- _Task objective_
From the data that follows, print exactly the lines starting at the one containing "beam() + beam_fork()" and ending at the one containing "obj.matrix_world = Matrix.Identity(4)"; include both of them and nothing more.

- _Recorded data_
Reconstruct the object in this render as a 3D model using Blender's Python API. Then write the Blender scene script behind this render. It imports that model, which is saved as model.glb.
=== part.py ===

---

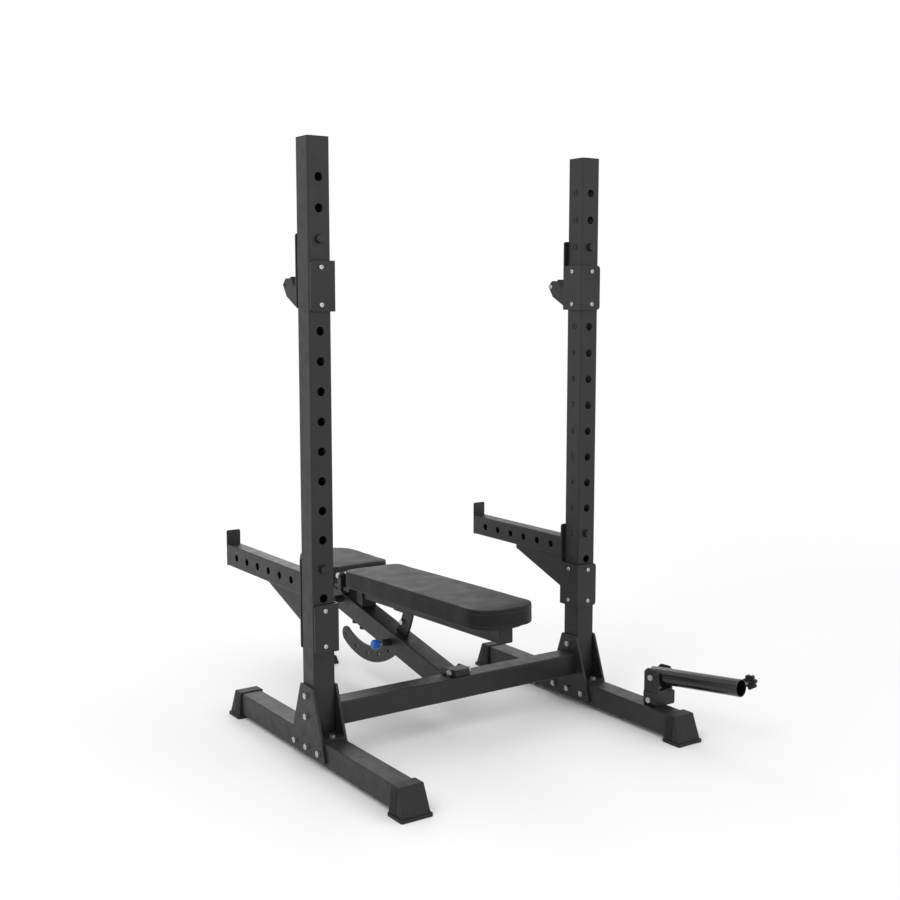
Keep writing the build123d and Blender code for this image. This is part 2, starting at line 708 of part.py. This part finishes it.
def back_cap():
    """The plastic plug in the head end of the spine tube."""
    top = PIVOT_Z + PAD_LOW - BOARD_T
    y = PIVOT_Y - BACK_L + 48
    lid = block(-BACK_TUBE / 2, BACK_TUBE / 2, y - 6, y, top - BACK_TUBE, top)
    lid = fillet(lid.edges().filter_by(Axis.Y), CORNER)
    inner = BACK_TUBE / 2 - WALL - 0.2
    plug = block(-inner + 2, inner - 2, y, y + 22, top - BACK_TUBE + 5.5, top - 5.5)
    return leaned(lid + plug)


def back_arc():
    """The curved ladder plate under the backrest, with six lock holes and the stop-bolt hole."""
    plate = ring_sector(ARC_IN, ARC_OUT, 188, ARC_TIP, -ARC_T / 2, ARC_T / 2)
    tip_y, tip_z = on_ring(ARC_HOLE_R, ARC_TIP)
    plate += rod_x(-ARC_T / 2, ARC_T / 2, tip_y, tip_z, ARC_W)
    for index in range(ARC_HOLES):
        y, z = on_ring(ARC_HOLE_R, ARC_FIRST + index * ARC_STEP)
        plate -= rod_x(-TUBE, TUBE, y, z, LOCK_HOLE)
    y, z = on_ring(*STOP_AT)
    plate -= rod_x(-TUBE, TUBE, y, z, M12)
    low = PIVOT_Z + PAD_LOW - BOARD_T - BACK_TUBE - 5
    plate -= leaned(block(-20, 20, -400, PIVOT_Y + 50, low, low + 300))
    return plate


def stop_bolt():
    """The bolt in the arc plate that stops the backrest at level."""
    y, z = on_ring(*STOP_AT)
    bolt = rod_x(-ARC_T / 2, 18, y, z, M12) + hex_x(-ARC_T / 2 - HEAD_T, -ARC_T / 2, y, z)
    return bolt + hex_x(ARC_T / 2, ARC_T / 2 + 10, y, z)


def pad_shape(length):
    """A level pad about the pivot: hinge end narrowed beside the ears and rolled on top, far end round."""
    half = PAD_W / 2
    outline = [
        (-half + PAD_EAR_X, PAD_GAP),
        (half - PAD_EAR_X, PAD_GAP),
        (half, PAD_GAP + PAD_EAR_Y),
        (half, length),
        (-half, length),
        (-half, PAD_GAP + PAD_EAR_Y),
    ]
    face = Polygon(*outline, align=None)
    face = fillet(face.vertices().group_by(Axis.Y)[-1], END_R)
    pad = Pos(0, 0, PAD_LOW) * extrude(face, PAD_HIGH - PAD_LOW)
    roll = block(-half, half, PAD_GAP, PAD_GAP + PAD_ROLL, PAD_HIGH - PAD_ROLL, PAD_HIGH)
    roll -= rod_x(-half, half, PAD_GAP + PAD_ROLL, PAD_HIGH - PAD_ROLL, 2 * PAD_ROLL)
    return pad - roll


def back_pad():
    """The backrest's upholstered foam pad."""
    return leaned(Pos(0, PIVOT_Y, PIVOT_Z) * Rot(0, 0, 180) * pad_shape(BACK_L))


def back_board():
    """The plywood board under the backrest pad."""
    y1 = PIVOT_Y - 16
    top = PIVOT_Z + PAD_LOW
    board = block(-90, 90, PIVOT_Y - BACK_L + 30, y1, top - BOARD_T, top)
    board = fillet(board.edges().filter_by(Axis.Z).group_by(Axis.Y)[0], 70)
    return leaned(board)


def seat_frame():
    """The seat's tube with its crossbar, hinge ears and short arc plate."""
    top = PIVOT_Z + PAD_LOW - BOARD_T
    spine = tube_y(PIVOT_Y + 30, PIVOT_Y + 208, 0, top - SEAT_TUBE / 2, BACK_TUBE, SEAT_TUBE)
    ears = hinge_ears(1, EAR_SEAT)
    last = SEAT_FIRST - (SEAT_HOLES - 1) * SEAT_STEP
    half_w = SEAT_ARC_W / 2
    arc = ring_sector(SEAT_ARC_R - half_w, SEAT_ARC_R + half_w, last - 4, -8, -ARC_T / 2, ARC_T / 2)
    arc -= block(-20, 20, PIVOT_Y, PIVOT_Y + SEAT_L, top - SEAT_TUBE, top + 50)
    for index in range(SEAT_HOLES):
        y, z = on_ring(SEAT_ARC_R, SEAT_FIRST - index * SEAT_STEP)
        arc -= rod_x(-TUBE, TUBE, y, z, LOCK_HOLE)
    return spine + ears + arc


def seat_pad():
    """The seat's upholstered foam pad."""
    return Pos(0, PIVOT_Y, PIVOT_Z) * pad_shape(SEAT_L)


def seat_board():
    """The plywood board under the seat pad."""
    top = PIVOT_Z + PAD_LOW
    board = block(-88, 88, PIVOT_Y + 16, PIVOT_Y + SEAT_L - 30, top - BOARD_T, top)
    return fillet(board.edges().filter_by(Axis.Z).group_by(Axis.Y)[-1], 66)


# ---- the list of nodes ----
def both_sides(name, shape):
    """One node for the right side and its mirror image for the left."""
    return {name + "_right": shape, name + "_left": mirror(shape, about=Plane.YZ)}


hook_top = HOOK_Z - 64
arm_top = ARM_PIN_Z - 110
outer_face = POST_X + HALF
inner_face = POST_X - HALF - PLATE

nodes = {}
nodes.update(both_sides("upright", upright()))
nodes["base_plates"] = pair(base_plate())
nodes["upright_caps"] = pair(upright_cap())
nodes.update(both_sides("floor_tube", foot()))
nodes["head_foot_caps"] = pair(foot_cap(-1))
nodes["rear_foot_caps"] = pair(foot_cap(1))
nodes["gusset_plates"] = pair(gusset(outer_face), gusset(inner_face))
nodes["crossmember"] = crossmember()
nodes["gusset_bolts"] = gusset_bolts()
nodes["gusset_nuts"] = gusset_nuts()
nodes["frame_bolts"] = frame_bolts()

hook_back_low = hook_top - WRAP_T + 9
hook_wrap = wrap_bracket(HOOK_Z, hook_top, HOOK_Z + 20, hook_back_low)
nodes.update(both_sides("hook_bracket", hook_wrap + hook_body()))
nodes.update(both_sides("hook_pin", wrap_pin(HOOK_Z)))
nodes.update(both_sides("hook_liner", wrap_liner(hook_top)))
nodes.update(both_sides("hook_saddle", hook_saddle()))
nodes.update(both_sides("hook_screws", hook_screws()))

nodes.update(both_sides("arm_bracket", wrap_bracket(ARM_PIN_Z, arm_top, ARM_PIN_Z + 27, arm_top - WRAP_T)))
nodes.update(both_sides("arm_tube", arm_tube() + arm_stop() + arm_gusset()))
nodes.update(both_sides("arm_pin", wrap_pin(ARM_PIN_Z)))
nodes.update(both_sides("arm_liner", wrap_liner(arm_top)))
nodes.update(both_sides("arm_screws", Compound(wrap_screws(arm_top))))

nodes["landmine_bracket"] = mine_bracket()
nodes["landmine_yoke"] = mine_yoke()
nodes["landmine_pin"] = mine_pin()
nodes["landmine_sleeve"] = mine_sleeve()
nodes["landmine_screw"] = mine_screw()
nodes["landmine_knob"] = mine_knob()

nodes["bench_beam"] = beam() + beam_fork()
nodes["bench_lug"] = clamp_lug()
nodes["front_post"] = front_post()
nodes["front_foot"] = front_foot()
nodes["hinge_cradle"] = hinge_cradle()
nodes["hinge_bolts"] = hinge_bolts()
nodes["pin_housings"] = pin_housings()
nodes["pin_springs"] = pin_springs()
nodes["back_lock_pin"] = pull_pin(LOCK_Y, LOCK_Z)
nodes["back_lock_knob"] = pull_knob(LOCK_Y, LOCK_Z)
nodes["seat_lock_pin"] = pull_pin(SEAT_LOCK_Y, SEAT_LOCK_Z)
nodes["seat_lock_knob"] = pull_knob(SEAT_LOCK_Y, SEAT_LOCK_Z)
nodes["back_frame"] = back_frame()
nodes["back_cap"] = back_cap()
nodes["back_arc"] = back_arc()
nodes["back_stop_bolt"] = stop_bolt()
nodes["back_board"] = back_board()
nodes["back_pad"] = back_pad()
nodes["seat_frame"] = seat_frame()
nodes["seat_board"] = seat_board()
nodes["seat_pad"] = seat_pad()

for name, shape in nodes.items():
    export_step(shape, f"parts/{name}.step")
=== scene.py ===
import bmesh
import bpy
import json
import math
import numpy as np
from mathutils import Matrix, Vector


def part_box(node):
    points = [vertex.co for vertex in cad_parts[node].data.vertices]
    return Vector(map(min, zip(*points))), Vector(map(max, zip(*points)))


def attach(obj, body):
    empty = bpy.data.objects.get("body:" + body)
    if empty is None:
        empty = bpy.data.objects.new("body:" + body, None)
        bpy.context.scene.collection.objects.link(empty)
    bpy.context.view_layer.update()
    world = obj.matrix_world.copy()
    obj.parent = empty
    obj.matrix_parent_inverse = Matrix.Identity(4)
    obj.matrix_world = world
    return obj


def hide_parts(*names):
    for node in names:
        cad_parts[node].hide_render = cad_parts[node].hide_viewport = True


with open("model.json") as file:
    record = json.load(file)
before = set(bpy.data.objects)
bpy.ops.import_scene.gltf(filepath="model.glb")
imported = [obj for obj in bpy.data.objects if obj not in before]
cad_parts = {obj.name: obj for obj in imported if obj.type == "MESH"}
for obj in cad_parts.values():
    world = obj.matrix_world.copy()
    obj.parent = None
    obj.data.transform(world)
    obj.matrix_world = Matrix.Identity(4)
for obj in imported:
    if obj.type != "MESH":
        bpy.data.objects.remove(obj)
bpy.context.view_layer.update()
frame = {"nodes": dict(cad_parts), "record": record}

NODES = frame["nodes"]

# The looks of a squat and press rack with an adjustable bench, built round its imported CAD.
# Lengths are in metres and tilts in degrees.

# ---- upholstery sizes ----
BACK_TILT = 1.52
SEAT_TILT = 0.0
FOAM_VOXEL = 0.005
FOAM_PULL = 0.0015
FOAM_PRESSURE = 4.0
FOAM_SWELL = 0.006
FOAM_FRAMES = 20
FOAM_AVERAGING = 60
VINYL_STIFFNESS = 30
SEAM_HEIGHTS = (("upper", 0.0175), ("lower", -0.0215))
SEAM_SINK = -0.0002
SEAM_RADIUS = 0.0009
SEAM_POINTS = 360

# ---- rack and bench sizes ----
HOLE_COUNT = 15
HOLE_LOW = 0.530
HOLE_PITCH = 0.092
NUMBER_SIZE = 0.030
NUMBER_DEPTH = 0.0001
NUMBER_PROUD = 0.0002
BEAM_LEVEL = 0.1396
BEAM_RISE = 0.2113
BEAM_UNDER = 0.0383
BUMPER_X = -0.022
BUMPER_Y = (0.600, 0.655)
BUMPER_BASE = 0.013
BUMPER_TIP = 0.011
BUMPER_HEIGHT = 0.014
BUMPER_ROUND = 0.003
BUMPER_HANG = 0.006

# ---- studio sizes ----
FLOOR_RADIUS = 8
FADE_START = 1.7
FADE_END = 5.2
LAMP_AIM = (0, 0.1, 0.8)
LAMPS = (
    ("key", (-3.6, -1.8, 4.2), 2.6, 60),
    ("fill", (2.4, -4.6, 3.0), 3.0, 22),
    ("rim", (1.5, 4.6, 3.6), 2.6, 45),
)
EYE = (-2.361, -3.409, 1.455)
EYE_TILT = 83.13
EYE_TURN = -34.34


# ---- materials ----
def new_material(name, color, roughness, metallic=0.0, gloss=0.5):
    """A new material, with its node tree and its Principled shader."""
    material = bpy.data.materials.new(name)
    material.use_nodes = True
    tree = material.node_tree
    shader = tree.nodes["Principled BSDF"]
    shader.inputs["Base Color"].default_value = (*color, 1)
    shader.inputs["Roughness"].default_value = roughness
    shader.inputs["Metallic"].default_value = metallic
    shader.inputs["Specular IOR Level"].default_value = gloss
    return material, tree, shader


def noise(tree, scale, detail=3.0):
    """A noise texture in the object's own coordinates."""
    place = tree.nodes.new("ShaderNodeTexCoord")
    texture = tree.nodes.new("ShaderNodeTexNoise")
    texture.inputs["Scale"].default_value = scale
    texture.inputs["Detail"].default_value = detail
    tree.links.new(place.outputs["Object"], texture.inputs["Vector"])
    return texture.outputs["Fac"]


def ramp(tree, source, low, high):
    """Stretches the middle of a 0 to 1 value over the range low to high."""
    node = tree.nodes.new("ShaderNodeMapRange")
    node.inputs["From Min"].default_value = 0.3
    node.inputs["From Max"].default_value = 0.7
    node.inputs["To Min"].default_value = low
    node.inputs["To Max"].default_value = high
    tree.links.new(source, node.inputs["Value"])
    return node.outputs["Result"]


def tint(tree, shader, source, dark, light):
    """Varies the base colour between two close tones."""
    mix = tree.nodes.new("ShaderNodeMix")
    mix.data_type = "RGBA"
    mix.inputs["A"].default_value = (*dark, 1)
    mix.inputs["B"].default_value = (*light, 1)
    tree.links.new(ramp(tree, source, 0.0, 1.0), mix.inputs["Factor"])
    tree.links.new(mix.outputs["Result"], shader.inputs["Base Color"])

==

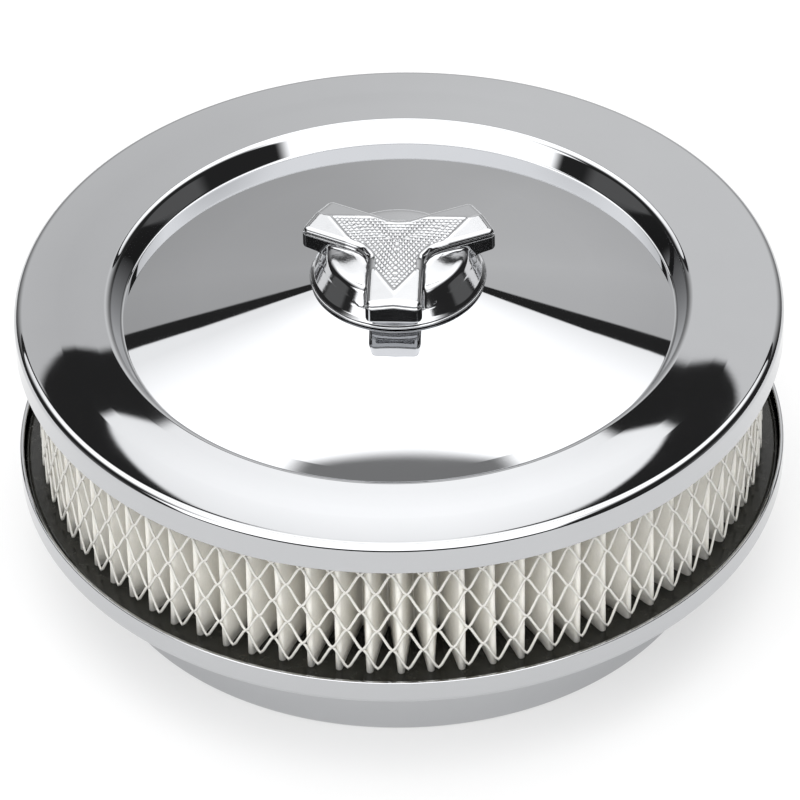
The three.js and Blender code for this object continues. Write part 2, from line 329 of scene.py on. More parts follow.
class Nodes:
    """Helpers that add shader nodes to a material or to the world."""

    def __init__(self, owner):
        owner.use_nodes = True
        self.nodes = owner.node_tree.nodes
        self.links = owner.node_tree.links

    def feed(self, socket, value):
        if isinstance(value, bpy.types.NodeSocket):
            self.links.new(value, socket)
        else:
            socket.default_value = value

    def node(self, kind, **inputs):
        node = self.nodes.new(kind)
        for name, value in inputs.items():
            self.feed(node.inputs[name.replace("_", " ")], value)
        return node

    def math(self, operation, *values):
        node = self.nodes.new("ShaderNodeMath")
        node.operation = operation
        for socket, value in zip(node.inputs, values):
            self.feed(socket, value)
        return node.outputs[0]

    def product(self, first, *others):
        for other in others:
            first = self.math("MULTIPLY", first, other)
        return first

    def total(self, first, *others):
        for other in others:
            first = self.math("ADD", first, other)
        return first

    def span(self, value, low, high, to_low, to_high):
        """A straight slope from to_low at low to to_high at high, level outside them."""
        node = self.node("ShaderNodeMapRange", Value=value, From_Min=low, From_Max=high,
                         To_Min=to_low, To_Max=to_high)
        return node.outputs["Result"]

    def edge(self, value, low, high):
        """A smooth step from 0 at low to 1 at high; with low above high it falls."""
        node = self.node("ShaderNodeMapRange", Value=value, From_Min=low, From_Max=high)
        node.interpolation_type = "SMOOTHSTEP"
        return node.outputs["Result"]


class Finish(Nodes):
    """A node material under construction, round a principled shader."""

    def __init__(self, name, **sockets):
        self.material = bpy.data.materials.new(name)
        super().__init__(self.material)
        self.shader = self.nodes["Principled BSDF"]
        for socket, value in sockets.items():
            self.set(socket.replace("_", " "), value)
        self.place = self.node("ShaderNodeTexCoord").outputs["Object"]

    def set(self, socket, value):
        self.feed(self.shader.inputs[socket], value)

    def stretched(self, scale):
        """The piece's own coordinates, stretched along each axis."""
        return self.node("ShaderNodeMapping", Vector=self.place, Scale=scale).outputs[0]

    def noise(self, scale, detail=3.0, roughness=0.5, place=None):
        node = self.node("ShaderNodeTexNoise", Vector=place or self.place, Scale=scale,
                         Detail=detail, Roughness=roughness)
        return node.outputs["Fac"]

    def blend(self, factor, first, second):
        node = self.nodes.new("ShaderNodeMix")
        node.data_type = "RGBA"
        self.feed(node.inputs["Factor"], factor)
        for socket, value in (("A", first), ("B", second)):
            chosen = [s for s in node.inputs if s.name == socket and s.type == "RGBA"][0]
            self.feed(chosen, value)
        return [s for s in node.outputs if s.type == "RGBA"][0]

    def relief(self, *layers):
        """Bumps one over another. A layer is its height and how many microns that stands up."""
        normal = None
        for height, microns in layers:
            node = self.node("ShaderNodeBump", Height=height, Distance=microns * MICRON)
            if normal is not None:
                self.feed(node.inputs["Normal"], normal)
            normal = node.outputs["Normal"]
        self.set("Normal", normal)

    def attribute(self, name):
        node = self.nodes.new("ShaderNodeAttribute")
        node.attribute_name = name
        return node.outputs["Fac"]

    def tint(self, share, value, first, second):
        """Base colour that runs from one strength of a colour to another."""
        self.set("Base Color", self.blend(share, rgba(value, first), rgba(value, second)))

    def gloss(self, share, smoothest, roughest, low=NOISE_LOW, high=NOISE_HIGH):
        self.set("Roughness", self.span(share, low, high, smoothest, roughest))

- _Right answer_
nodes["bench_beam"] = beam() + beam_fork()
nodes["bench_lug"] = clamp_lug()
nodes["front_post"] = front_post()
nodes["front_foot"] = front_foot()
nodes["hinge_cradle"] = hinge_cradle()
nodes["hinge_bolts"] = hinge_bolts()
nodes["pin_housings"] = pin_housings()
nodes["pin_springs"] = pin_springs()
nodes["back_lock_pin"] = pull_pin(LOCK_Y, LOCK_Z)
nodes["back_lock_knob"] = pull_knob(LOCK_Y, LOCK_Z)
nodes["seat_lock_pin"] = pull_pin(SEAT_LOCK_Y, SEAT_LOCK_Z)
nodes["seat_lock_knob"] = pull_knob(SEAT_LOCK_Y, SEAT_LOCK_Z)
nodes["back_frame"] = back_frame()
nodes["back_cap"] = back_cap()
nodes["back_arc"] = back_arc()
nodes["back_stop_bolt"] = stop_bolt()
nodes["back_board"] = back_board()
nodes["back_pad"] = back_pad()
nodes["seat_frame"] = seat_frame()
nodes["seat_board"] = seat_board()
nodes["seat_pad"] = seat_pad()

for name, shape in nodes.items():
    export_step(shape, f"parts/{name}.step")
=== scene.py ===
import bmesh
import bpy
import json
import math
import numpy as np
from mathutils import Matrix, Vector


def part_box(node):
    points = [vertex.co for vertex in cad_parts[node].data.vertices]
    return Vector(map(min, zip(*points))), Vector(map(max, zip(*points)))


def attach(obj, body):
    empty = bpy.data.objects.get("body:" + body)
    if empty is None:
        empty = bpy.data.objects.new("body:" + body, None)
        bpy.context.scene.collection.objects.link(empty)
    bpy.context.view_layer.update()
    world = obj.matrix_world.copy()
    obj.parent = empty
    obj.matrix_parent_inverse = Matrix.Identity(4)
    obj.matrix_world = world
    return obj


def hide_parts(*names):
    for node in names:
        cad_parts[node].hide_render = cad_parts[node].hide_viewport = True


with open("model.json") as file:
    record = json.load(file)
before = set(bpy.data.objects)
bpy.ops.import_scene.gltf(filepath="model.glb")
imported = [obj for obj in bpy.data.objects if obj not in before]
cad_parts = {obj.name: obj for obj in imported if obj.type == "MESH"}
for obj in cad_parts.values():
    world = obj.matrix_world.copy()
    obj.parent = None
    obj.data.transform(world)
    obj.matrix_world = Matrix.Identity(4)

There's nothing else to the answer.